Franchise Agreements


  • Disputes surrounding encroachment claims in which franchisees brought claims that a franchisor had allowed saturation of the market by authorizing additional businesses to operate within the areas where the franchisee expected to have exclusivity.
    Disputes surrounding franchisees who claimed that the earnings expected and/or represented to them did not satisfy the promises relied upon by the investor.

  • Disputes arising from alleged differences between the provisions of the franchise agreement and representations made by salespeople on the earnings potential of the investment.

  • Disputes involving the earnings potential which required review of the “type and nature” of representations, and required determination of the relevancy of the California Franchise Investors Law and the related regulations.

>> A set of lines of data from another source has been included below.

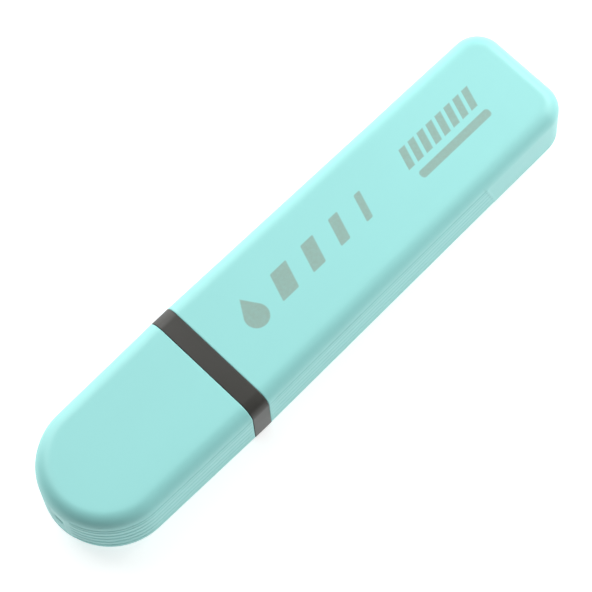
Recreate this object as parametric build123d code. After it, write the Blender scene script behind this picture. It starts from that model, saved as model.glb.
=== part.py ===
from build123d import *
import math
import os

# A flat capped highlighter lying on its back face.
# X runs along the pen with the cap's round end at -X and the closed barrel end at +X,
# Y runs across it, and Z is up, with z = 0 on the surface it lies on.
# All sizes are in millimetres.

LENGTH = 120.0
THICKNESS = 14.8
COLLAR_WIDTH = 26.1
REAR_WIDTH = 24.0
CAP_END_RADIUS = 12.75
REAR_CORNER = 5.5
EDGE = 3.0
WALL = 1.5
REAR_WALL = 2.0

CAP_LENGTH = 36.5
COLLAR_LENGTH = 3.95
CAP_GAP = 0.1
SEAM = 0.05
FIT_GAP = 0.03

# Lengthwise ribs on the side walls, made by the grooves between them.
GROOVES = 5
GROOVE_PITCH = 1.75
GROOVE_DEPTH = 0.25
GROOVE_WIDTH = 1.0
GROOVE_STOP_TOP = 37.2
GROOVE_STOP_LEAN = 0.28
GROOVE_CLEAR_ANGLE = 24.0

VENT_WIDTH = 2.4
VENT_HEIGHT = 1.6

# Tip holder: plug in the barrel, shoulder and nose in the cap.
PLUG_LENGTH = 8.0
PLUG_WALL = 0.95
SNAP_HEIGHT = 0.25
SNAP_WIDTH = 1.0
SNAP_SETBACK = 5.0
SNAP_ROOT = 0.09
SHOULDER_LENGTH = 7.0
SHOULDER_GAP = 0.3
SHOULDER_WALL = 1.3
BEAD_HEIGHT = 0.15
BEAD_WIDTH = 0.8
SEAT_RADIUS = 4.3
SEAT_LENGTH = 5.5
NOSE_LENGTH = 6.0
NOSE_ROOT_RADIUS = 4.0
NOSE_TIP_RADIUS = 3.3
AIR_SLOT = 0.7

# Chisel nib.
NIB_WIDTH = 5.0
NIB_THICK = 3.2
NIB_CORNER = 1.2
NIB_REACH = 5.5
NIB_TAIL = 25.0
NIB_SLANT = 2.6
NIB_BEVEL_RUN = 1.6
NIB_BEVEL_RISE = 0.9
NIB_GAP = 0.04

# Ink reservoir.
CORE_RADIUS = 4.6
CORE_SETBACK = 0.6
CORE_LENGTH = 74.0
FILM = 0.2
BREATHER_RADIUS = 0.55
BREATHER_WALL = 0.15
BREATHER_DEPTH = 0.8

# Ribs inside the barrel that cradle the reservoir and stop its rear end.
CRADLE_Y = 4.2
CRADLE_THICK = 1.0
CRADLE_CLEAR = 0.15
CRADLE_FRONT_GAP = 1.0
STOP_Y = 2.6

# Inner cap that seals on the nose seat.
CUP_GAP = 0.08
CUP_WALL = 0.85
CUP_DEPTH = 23.0
FIN_THICK = 1.0
FIN_LENGTH = 8.0

# Smallest radii left on the inner faces, and how far a cutting shape runs past what it cuts.
LEAST_CORNER = 1.0
LEAST_EDGE = 0.6
OVERSHOOT = 1.0

END_X = LENGTH / 2
CAP_MOUTH = -END_X + CAP_LENGTH
COLLAR_REAR = CAP_MOUTH + COLLAR_LENGTH
MID_Z = THICKNESS / 2
HALF = COLLAR_WIDTH / 2
SHOULDER_FRONT = CAP_MOUTH - SHOULDER_LENGTH
SEAT_FRONT = SHOULDER_FRONT - SEAT_LENGTH
NOSE_FRONT = SEAT_FRONT - NOSE_LENGTH
CORE_X = CAP_MOUTH + CORE_SETBACK
CORE_END = CORE_X + CORE_LENGTH
FILM_RADIUS = CORE_RADIUS + FILM


def barrel_plan(inset, front=COLLAR_REAR):
    """Barrel outline seen from above: square mouth, slight taper, two round rear corners."""
    rear = END_X - inset
    corner = max(REAR_CORNER - inset, LEAST_CORNER)
    taper = (COLLAR_WIDTH - REAR_WIDTH) / 2 / (END_X - COLLAR_REAR)
    front_half = HALF - inset - taper * (front - COLLAR_REAR)
    rear_half = REAR_WIDTH / 2 - inset
    points = [(front, -front_half), (rear, -rear_half), (rear, rear_half), (front, front_half)]
    plan = Polygon(*points, align=None)
    return fillet(plan.vertices().group_by(Axis.X)[-1], corner)


def cap_plan(inset, mouth):
    """Cap outline seen from above: square mouth, sides tangent to one round end."""
    radius = CAP_END_RADIUS - inset
    centre = -END_X + CAP_END_RADIUS
    half = HALF - inset
    reach = math.hypot(mouth - centre, half)
    angle = math.atan2(half, mouth - centre) + math.acos(radius / reach)
    touch = (centre + radius * math.cos(angle), radius * math.sin(angle))
    mirror = (touch[0], -touch[1])
    side_a = Line((mouth, half), touch)
    end = ThreePointArc(touch, (centre - radius, 0), mirror)
    side_b = Line(mirror, (mouth, -half))
    rim = Line((mouth, -half), (mouth, half))
    return make_face([side_a, end, side_b, rim])


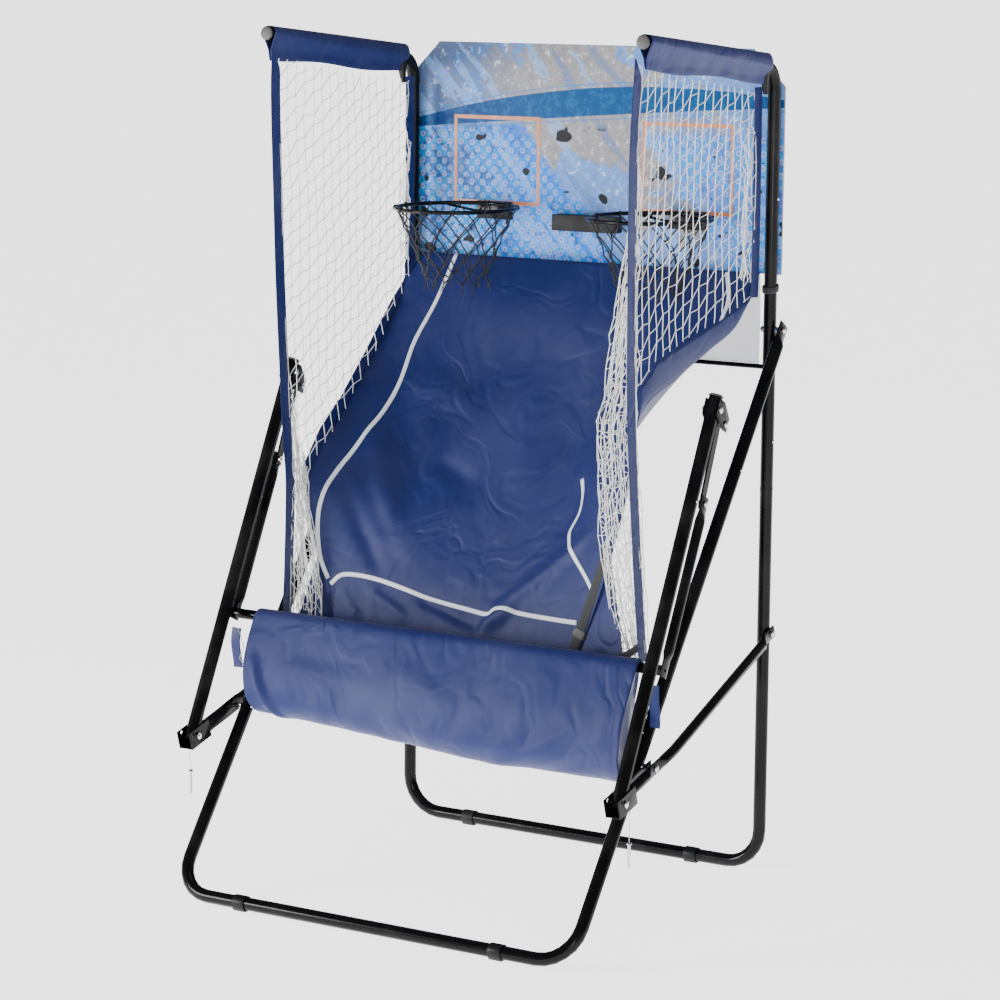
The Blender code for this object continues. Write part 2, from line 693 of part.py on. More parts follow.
def gate():
    """The struts and tubes folded down from the arms' tops, and the bar that the trough hangs on."""
    for side in (-1, 1):
        down = direction_to(GATE_AXIS, GATE_TOP)
        ends = [line_point(GATE_AXIS, down, -0.014), line_point(GATE_TOP, down, 0.014)]
        square = (-down[1], down[0])
        outline = []
        for end, turn in ((ends[0], 1), (ends[1], -1)):
            for b in (-turn, turn):
                outline.append(line_point(end, square, b * STRUT_HALF[1]))
        low, high = ARM_PLANE - STRUT_HALF[0], ARM_PLANE + STRUT_HALF[0]
        strut = prism(side_name(side, "gate_strut"), outline, side * low, side * high, "black_tube")
        bore(strut, GATE_AXIS, side)
        bore(strut, GATE_TOP, side)
        x = side * GATE_PLANE
        top = line_point(GATE_TOP, FOLD_DIR, 0.016)
        foot_end = line_point(GATE_FOOT, FOLD_DIR, -0.016)
        path, halves = tongued((x, *foot_end), (x, *top), GATE_RADIUS, True, True)
        rail = tube(side_name(side, "gate_rail"), path, (1, 0, 0), halves, "black_tube")
        bore(rail, GATE_TOP, side)
        bore(rail, GATE_FOOT, side)
        fork = CHEEK_INNER + SHEET_STEEL
        spacers = [
            (ARM_PLANE - CHEEK_INNER, ARM_PLANE - STRUT_HALF[0]),
            (ARM_PLANE + STRUT_HALF[0], ARM_PLANE + CHEEK_INNER),
        ]
        bolt("gate_pivot_bolt", GATE_AXIS, ARM_PLANE + fork, ARM_PLANE - fork, side, spacers)
        bolt("gate_strut_bolt", GATE_TOP, GATE_PLANE + TONGUE_HALF, ARM_PLANE - STRUT_HALF[0], side)
    end = GATE_PLANE - TONGUE_HALF - FIT
    path = [(-end, *GATE_FOOT), (end, *GATE_FOOT)]
    tube("trough_bar", path, (0, 0, 1), same(path, GATE_RADIUS), "black_tube")


def sleeves():
    """Cloth tubes that hang round the top arms."""
    for side in (-1, 1):
        top = rear_point(side * HALF_WIDTH, ARM_HEIGHT)
        along = Vector((0, -math.cos(ARM_RISE), math.sin(ARM_RISE)))
        path = [top + along * d for d in (SLEEVE_START, ARM_REACH - SLEEVE_END)]
        halves = [SLEEVE_HALF] * 2
        name = side_name(side, "sleeve")
        tube(name, path, (1, 0, 0), halves, "navy_cloth", wall=SLEEVE_WALL, sides=SLEEVE_SIDES)


def side_nets():
    outline = [
        (SIDE_NET_FRONT, 2.047),
        (SIDE_NET_REAR, 1.972),
        (SIDE_NET_REAR, RAMP_LINE[0][1]),
        *[(y + SIDE_NET_LAP, z) for y, z in RAMP_LINE[1:-1]],
        (SIDE_NET_FRONT, RAMP_LINE[-2][1]),
    ]
    for side in (-1, 1):
        low, high = SIDE_NET_X - SIDE_NET_THICKNESS / 2, SIDE_NET_X + SIDE_NET_THICKNESS / 2
        prism(side_name(side, "side_net"), outline, side * low, side * high, "white_net")


def thick_line(line, thickness):
    """The (y, z) outline of a wall of that thickness whose one face is the line."""
    line = [Vector(p) for p in line]
    other = []
    for k, point in enumerate(line):
        tangent = (line[min(k + 1, len(line) - 1)] - line[max(k - 1, 0)]).normalized()
        other.append(point + Vector((-tangent[1], tangent[0])) * thickness)
    return [tuple(p) for p in line + other[::-1]]


def ramp():
    prism("ramp", thick_line(RAMP_LINE, CLOTH), -RAMP_HALF, RAMP_HALF, "navy_cloth", smooth=True)


def trough():
    """A cloth sack, open above, with its front edge over the trough bar."""
    y, z = GATE_FOOT
    outer = [
        (y - 0.022, z + 0.026),
        (y - 0.062, z - 0.030),
        (y - 0.092, z - 0.110),
        (y - 0.086, z - 0.180),
        (y - 0.040, z - 0.235),
        (y + 0.060, z - 0.258),
        (y + 0.170, z - 0.238),
        (y + 0.240, z - 0.180),
        (y + 0.268, z - 0.100),
        (y + 0.262, z - 0.020),
    ]
    sack = prism("trough", outer, -TROUGH_HALF, TROUGH_HALF, "navy_cloth", smooth=True)
    middle = Vector((y + 0.090, z - 0.110))
    inner = []
    for point in outer:
        inward = (middle - Vector(point)).normalized()
        inner.append(tuple(Vector(point) + inward * CLOTH * 1.3))
    lift = 0.05
    inner = [(inner[0][0], inner[0][1] + lift), *inner, (inner[-1][0], inner[-1][1] + lift)]
    hollow = prism("cut_trough", inner, -TROUGH_HALF + CLOTH, TROUGH_HALF - CLOTH, "navy_cloth")
    combine(sack, hollow, "DIFFERENCE")
    radius = GATE_RADIUS + FIT
    bar = [(-TROUGH_HALF - 0.05, radius), (TROUGH_HALF + 0.05, radius)]
    combine(sack, turned("cut_trough_bar", GATE_FOOT, bar, "zinc", sides=16), "DIFFERENCE")


def rear_net():
    low = rear_point(0, REAR_BAR_HEIGHT + REAR_BAR_RADIUS + FIT)
    high = rear_point(0, BOARD_BOTTOM - 0.004)
    half = SIDE_NET_THICKNESS / 2
    outline = [
        (low[1] - half, low[2]),
        (low[1] + half, low[2]),
        (high[1] + half, high[2]),
        (high[1] - half, high[2]),
    ]
    prism("rear_net", outline, -REAR_NET_HALF, REAR_NET_HALF, "white_net")


def lanyards():
    """A string from each bracket's lower edge with a lock pin hanging on it."""
    for side in (-1, 1):
        x = side * (ARM_PLANE + CHEEK_INNER + SHEET_STEEL / 2)
        square = (-LINK_DIR[1], LINK_DIR[0])
        edge = line_point(line_point(FOLD_ARM_FOOT, LINK_DIR, 0.012), square, -CHANNEL_DOWN)
        top = Vector((x, edge[0], edge[1] - FIT))
        count = 15
        curve = bpy.data.curves.new(side_name(side, "lanyard"), "CURVE")
        curve.dimensions = "3D"
        spline = curve.splines.new("POLY")
        spline.points.add(count - 1)
        for k, point in enumerate(spline.points):
            share = k / (count - 1)
            sway = 0.0015 * math.sin(math.pi * share)
            point.co = (top.x + side * sway, top.y - sway, top.z - STRING_LENGTH * share, 1)
        curve.bevel_depth = STRING_RADIUS
        curve.bevel_resolution = 2
        curve.use_fill_caps = True
        curve.materials.append(material("white_cord"))
        string = bpy.data.objects.new(side_name(side, "lanyard"), curve)
        bpy.context.scene.collection.objects.link(string)
        lock_pin(side, top - Vector((0, 0, STRING_LENGTH + FIT)))


def lock_pin(side, top):
    """A steel pin with a collar at its head, hanging head up."""
    radius, height = PIN_COLLAR
    stations = [(0, radius * 0.7), (0.002, radius), (height, radius), (height, PIN_RADIUS),
                (PIN_LENGTH - 0.004, PIN_RADIUS), (PIN_LENGTH, PIN_RADIUS * 0.5)]
    points = []
    for distance, size in stations:
        centre = top - Vector((0, 0, distance))
        points += ring(centre, Vector((0, 0, -1)), Vector((1, 0, 0)), (size, size), SMALL_SIDES)
    faces = skin(len(stations), SMALL_SIDES)
    faces += [tuple(range(SMALL_SIDES)), tuple(range(len(points) - SMALL_SIDES, len(points)))]
    add_object(side_name(side, "lock_pin"), points, faces, "zinc")


def centre_on_floor(skipped):
    """Moves everything along Y so that the box of all but the skipped objects is centred on the origin."""
    bpy.context.view_layer.update()
    graph = bpy.context.evaluated_depsgraph_get()
    lows, highs = [], []
    for obj in bpy.context.scene.objects:
        if obj.hide_render or obj.name in skipped:
            continue
        evaluated = obj.evaluated_get(graph)
        corners = [evaluated.matrix_world @ Vector(corner) for corner in evaluated.bound_box]
        lows.append(min(corner.y for corner in corners))
        highs.append(max(corner.y for corner in corners))
    shift = -(min(lows) + max(highs)) / 2
    for obj in bpy.context.scene.objects:
        obj.location.y += shift
    return shift


def main():
    clear_scene()
    rear_frame()
    backboard()
    for side in (-1, 1):
        hoop(side)
    scorer()
    feet()
    front_stand()
    side_links()
    folded_arms()
    gate()
    sleeves()
    side_nets()
    ramp()
    trough()
    rear_net()
    lanyards()
    shift = centre_on_floor({"left_lanyard", "right_lanyard", "left_lock_pin", "right_lock_pin"})
    for name, place in (
        ("stand axis", STAND_AXIS),
        ("link axis", LINK_AXIS),
        ("folded arm foot", FOLD_ARM_FOOT),
        ("gate axis", GATE_AXIS),
        ("gate foot", GATE_FOOT),
        ("front corner", FRONT_CORNER),
        ("rear corner", tuple(rear_point(0, 0))[1:]),
    ):
        print(f"{name}: y {place[0] + shift:.4f}, z {place[1]:.4f}")


main()
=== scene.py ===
"""Folding two-hoop basketball machine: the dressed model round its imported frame."""
import json
import math

import bpy
import numpy as np
from bpy.props import FloatProperty, FloatVectorProperty, IntProperty, PointerProperty
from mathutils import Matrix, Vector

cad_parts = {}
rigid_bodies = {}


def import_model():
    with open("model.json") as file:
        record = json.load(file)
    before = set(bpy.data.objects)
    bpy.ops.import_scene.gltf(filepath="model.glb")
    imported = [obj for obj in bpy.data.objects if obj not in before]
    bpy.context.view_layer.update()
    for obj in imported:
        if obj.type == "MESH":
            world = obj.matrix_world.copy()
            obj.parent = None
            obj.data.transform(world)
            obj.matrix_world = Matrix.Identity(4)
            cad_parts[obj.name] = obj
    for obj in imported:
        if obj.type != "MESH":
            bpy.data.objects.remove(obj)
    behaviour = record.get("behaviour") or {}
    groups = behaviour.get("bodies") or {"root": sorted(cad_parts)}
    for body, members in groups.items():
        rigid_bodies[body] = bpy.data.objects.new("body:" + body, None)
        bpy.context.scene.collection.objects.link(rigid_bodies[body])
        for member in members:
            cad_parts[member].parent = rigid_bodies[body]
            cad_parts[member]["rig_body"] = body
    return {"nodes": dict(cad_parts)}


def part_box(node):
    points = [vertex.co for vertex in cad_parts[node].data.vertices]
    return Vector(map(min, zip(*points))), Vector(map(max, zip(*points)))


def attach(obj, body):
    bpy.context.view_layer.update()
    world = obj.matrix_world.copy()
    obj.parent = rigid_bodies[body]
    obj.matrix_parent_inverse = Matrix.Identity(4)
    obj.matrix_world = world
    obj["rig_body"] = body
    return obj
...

  • Disputes involving claimed misrepresentations and fraud regarding the earnings potential, encroaching exclusivity, and the interaction between the franchise agreement, the parole evidence rule, integration clauses, and the “no promises made” clause.

  • Disputes alleging that the franchisee failed to comply with provisions of the franchise agreement on the exclusive use of the franchisor’s trademark.

  • Disputes involving “covenant not to compete” issues and territorial encroachment.

  • Claims that a franchisee was estopped from making claims based on underperforming earnings when the franchise agreement specified that no representations concerning earnings were in the franchise agreement.

  • Disputes involving alleged misrepresentations of franchisee anticipated earnings made by persons who the franchisor alleged did not have authority to make such claims.

  • Disputes regarding whether the franchisee reasonably relied on representations in the offering circular, and whether the franchisor duly limited the authority of its agent to make representations.

  • Disputes claiming “promissory fraud” requiring the Court to make legal determinations.

  • Disputes based on the California Franchise Investment Law and its effect on other civil remedies, such as rescission, and based on provisions allowing the franchisor to negate “exclusive territory” provisions by placing new outlets near a franchisee’s business.

  • Disputes involving the application of the implied covenant of good faith and fair dealing when the franchisee claims that the franchisor cannot take actions having a substantial negative effect on the franchisee’s business.

  • Disputes in which the franchisee claimed that placing a new franchise within 3 miles of its business was a violation of the implied covenant of good faith and fair dealing when the franchise agreement was silent on exclusivity.

  • Disputed territorial rights relating to establishing distribution channels favoring new franchisees.

  • Claim by franchisee that a new marketing system violated the covenant of good faith and fair dealing by favoring new franchisees, even though the franchise agreement was silent regarding the issue.

  • Dispute in which a franchisee claimed it was within its rights under the franchise agreement to seek internet sales, and franchisor claimed that the agreement limited sales to certain enumerated locations.

  • Dispute involving the post-term non-compete clause and determination of the nature of the post-term business in relation to the in-term business and the franchise agreement.

  • Dispute requiring determination of the nature of the non-compete in-term clause when only the delivery service of the business was the subject of the franchisor’s objection.

  • Franchisor objected to a franchisee’s pricing practices, and the franchisee’s cross-complaint alleged that the franchisee’s advertising contribution resulted in a positive impact on a competing outlet, and thus was a violation of the covenant of good faith and fair dealing.

  • Matter in which a franchisor and franchisee were named as co-defendants in an action for vicarious liability, and were alleged to be joint employers.

  • Matter in which a franchisor sought to terminate a franchise agreement, alleging that the franchisee violated the “obey all laws” provision when the franchisee was alleged to have failed to comply with wage and hour laws.

  • Franchisor alleged that a franchisee failed to comply with operational standards, after the franchisee received notice of its failure to comply with practice goals, and after the franchisee agreed in an additional post-agreement contract to educate its employees on the operational standards.

  • Franchisor alleged non-payment of ongoing franchise fees and royalties. Franchisee claimed that rising advertising fees imposed by the franchisor were not clearly articulated in the franchise agreement, and claimed there was mismanagement of the advertising funds.

  • Complaint alleged that a franchisee did not promptly de-identify its business upon the conclusion of the franchise agreement, and improperly used the franchisor’s trademark as a holdover franchisee. The complaint sought a court order to rectify the situation.

  • Franchisee alleged fraud in an action for wrongful termination when the franchisee expected its franchise agreement to be renewed, and expected to be able to continue operating its business. The franchisee disputed the franchisor’s claim that it had “good cause” for termination of the agreement, claimed that the renewal was unreasonably denied, and claimed that it was unreasonably denied its right of first refusal. Franchisee claimed it did not get the training and support to which it was entitled, and thus, its business did not do well.

  • Dispute regarding the ability to transfer and assign a franchise agreement.

  • Dispute regarding franchisee’s claim that computation of future royalties was not reasonable, and was speculative, conjectural, and fraudulent.